Your task ▸ Take all the material and copy it exactly.

Dataset extract ▸
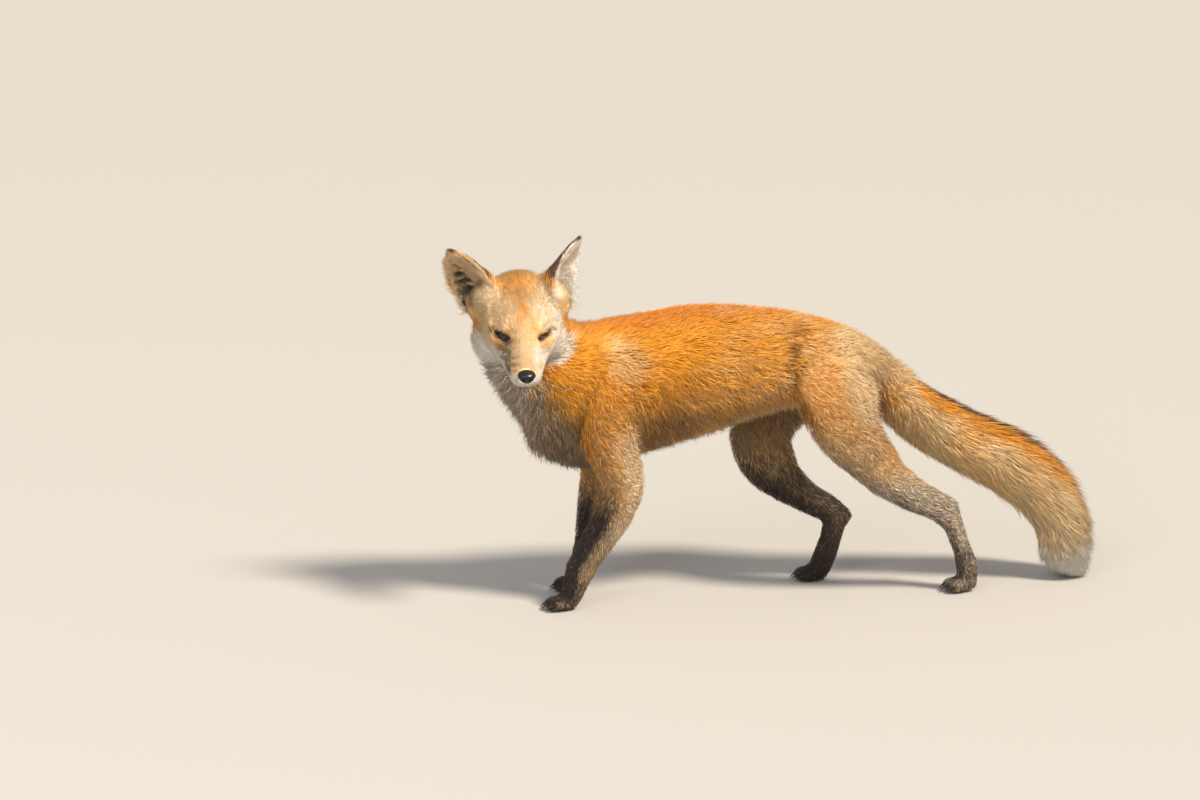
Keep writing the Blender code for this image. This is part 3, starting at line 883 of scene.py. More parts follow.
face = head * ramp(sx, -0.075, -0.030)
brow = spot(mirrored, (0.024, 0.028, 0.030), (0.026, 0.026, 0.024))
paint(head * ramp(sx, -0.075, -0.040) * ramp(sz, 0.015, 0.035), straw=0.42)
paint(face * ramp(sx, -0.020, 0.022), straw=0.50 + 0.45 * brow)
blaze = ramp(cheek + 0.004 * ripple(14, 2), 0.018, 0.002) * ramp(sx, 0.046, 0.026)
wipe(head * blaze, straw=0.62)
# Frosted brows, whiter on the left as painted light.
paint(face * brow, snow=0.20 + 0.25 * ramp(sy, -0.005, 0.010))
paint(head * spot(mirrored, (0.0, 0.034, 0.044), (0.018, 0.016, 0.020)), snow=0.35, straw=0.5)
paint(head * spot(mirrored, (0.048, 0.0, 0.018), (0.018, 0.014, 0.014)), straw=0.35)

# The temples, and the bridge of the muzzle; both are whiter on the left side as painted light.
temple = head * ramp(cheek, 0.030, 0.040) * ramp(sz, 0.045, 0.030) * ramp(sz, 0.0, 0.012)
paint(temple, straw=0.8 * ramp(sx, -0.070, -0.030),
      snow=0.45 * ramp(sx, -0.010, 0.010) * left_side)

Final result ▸
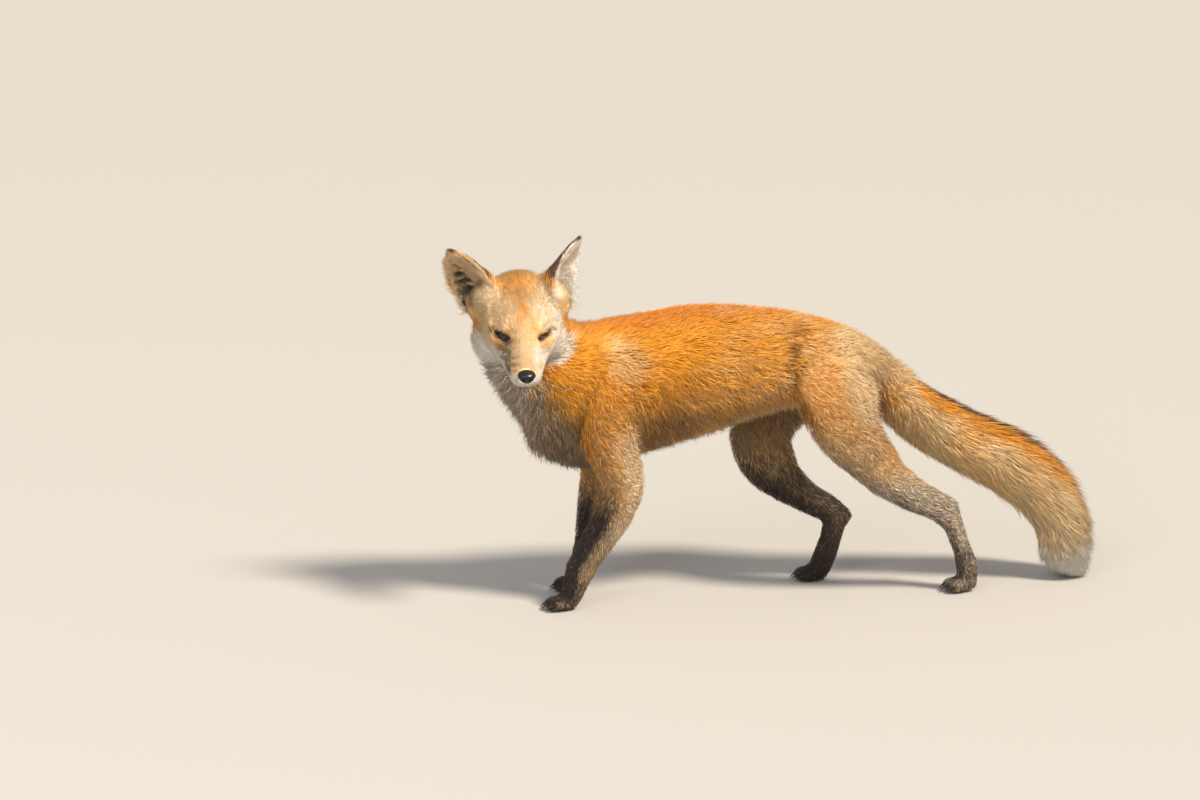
Keep writing the Blender code for this image. This is part 3, starting at line 883 of scene.py. More parts follow.
face = head * ramp(sx, -0.075, -0.030)
brow = spot(mirrored, (0.024, 0.028, 0.030), (0.026, 0.026, 0.024))
paint(head * ramp(sx, -0.075, -0.040) * ramp(sz, 0.015, 0.035), straw=0.42)
paint(face * ramp(sx, -0.020, 0.022), straw=0.50 + 0.45 * brow)
blaze = ramp(cheek + 0.004 * ripple(14, 2), 0.018, 0.002) * ramp(sx, 0.046, 0.026)
wipe(head * blaze, straw=0.62)
# Frosted brows, whiter on the left as painted light.
paint(face * brow, snow=0.20 + 0.25 * ramp(sy, -0.005, 0.010))
paint(head * spot(mirrored, (0.0, 0.034, 0.044), (0.018, 0.016, 0.020)), snow=0.35, straw=0.5)
paint(head * spot(mirrored, (0.048, 0.0, 0.018), (0.018, 0.014, 0.014)), straw=0.35)

# The temples, and the bridge of the muzzle; both are whiter on the left side as painted light.
temple = head * ramp(cheek, 0.030, 0.040) * ramp(sz, 0.045, 0.030) * ramp(sz, 0.0, 0.012)
paint(temple, straw=0.8 * ramp(sx, -0.070, -0.030),
      snow=0.45 * ramp(sx, -0.010, 0.010) * left_side)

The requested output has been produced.